Wednesday, July 13, 2011

Obama & Cantor Joust as Moody's Joins S&P in Issuing Debt Warning

Investors fired a broadside today at the shenanigans surrounding Washington's debt negotiations, killing a Wall Street rally over what should have been anticipated news that Moody's rating service would lower the U.S. AAA credit rating if a deal is not reached.

Moody's officially joined the Standard & Poor's credit rating service in warning Congress and the White House that they need to do a deal, or else the U.S. could find itself in another financial crisis like the one that crippled markets and wiped out fortunes and 401ks in the summer of 2008. 

Moody's disclosure that it would put the U.S. "under review" had been expected, yet with the financial markets so volatile it was enough to kill a rally on Wall Street and send the dollar and 10-year Treasury note downward. The U.S. stock exchanges mostly ended on a positive note, but they still pulled back in the final hour of trading on the Moody's news.

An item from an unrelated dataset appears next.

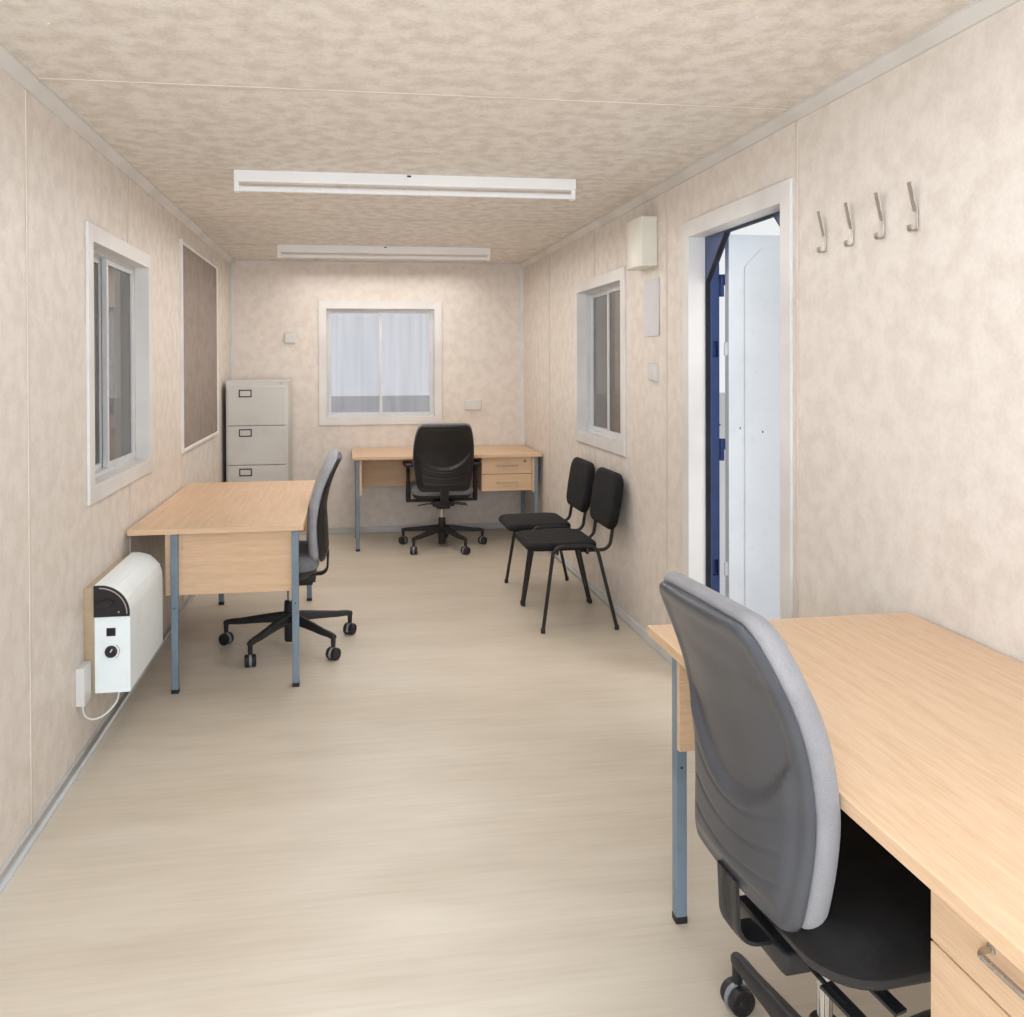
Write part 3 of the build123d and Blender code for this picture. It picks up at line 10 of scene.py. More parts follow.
import bmesh
import bpy
from mathutils import Euler, Matrix, Vector
from mathutils.kdtree import KDTree
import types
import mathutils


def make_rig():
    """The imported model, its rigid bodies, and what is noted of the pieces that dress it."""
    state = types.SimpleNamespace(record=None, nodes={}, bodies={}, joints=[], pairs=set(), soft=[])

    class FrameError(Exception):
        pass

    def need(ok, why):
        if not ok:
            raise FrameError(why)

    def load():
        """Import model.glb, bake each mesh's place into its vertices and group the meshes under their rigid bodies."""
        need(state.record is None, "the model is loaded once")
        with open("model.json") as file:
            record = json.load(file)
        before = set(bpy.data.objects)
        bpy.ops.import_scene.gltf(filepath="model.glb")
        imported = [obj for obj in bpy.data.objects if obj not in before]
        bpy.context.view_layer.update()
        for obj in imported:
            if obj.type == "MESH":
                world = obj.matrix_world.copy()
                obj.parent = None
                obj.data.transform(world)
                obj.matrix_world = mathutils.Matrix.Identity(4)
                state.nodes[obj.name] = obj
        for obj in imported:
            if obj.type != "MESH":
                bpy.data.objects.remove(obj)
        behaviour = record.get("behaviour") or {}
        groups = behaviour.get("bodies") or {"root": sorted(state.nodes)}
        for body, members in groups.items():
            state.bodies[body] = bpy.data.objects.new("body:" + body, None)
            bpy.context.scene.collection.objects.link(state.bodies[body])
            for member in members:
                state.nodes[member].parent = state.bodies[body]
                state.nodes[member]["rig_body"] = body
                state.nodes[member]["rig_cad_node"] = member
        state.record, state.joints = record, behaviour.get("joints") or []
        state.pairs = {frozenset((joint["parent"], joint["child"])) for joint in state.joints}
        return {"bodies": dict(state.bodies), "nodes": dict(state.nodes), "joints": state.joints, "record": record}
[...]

Apparently the rally-killing news did little to shake up the players around the negotiating table at the White House, where President Obama and House GOP leader Eric Cantor locked horns at what was described as a contentious meeting.

Cantor told reporters Obama became "agitated" when the Virginia Republican suggested a short-term deal, prompting the President to warned him not to "call my bluff." 

Obama, who has firmly stated he will not accept a short-term deal, then pushed away from the table and left the meeting.

"I know why he lost his temper," Cantor said. "He's frustrated. We're all frustrated."

Obama aides later reportedly described Cantor's explanation "overblown."

The testy parlay today, however, will not keep the negotiators from meeting again tomorrow back at the White House for the fourth straight day.